##### RECORDED INFORMATION #####
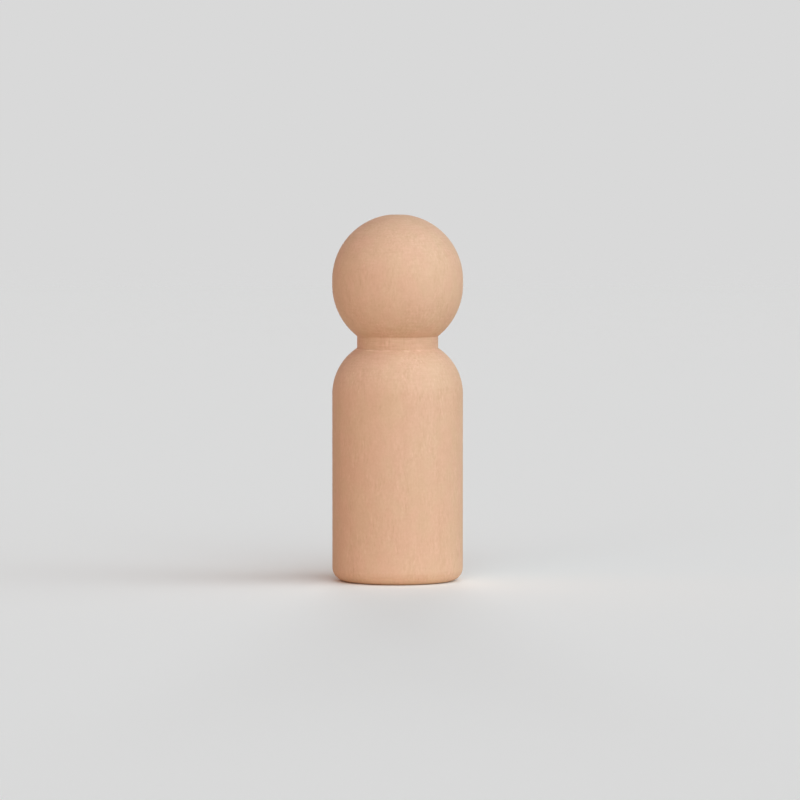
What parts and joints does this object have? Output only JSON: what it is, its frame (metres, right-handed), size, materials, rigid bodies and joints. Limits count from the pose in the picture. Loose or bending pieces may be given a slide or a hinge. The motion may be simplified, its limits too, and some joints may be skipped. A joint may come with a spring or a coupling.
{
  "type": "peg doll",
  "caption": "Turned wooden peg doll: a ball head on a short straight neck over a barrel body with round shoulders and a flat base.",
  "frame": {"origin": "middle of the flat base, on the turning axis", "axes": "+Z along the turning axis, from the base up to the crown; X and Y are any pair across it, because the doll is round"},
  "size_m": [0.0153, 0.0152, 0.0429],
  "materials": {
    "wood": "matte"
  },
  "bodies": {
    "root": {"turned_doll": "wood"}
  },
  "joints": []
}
#####
* **YOUR OBJECTIVE**: Each line of the listing above should be output exactly.

* **WRITTEN REPLY**:
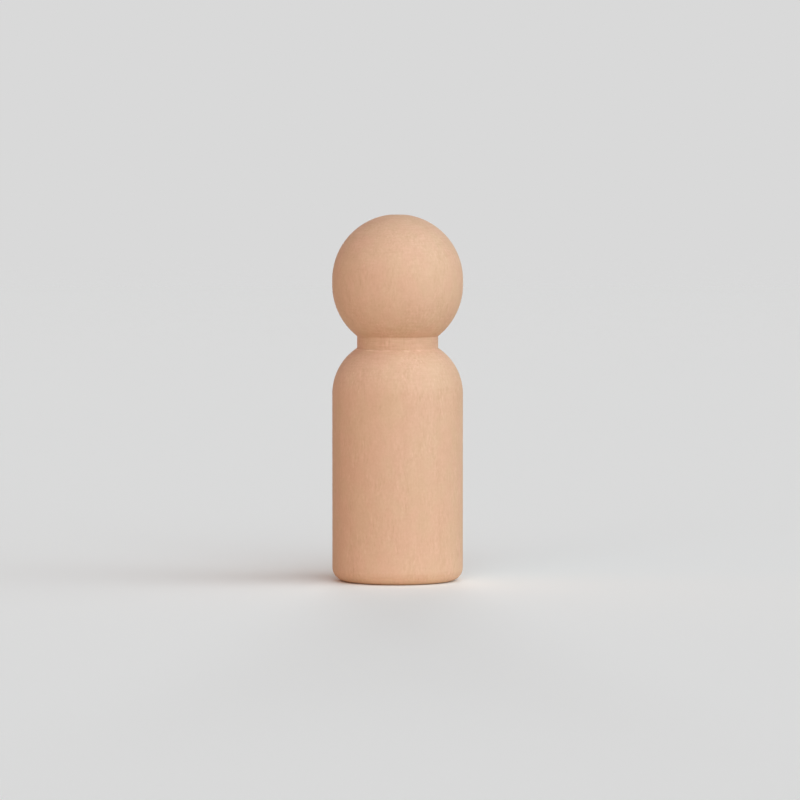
What parts and joints does this object have? Output only JSON: what it is, its frame (metres, right-handed), size, materials, rigid bodies and joints. Limits count from the pose in the picture. Loose or bending pieces may be given a slide or a hinge. The motion may be simplified, its limits too, and some joints may be skipped. A joint may come with a spring or a coupling.
{
  "type": "peg doll",
  "caption": "Turned wooden peg doll: a ball head on a short straight neck over a barrel body with round shoulders and a flat base.",
  "frame": {"origin": "middle of the flat base, on the turning axis", "axes": "+Z along the turning axis, from the base up to the crown; X and Y are any pair across it, because the doll is round"},
  "size_m": [0.0153, 0.0152, 0.0429],
  "materials": {
    "wood": "matte"
  },
  "bodies": {
    "root": {"turned_doll": "wood"}
  },
  "joints": []
}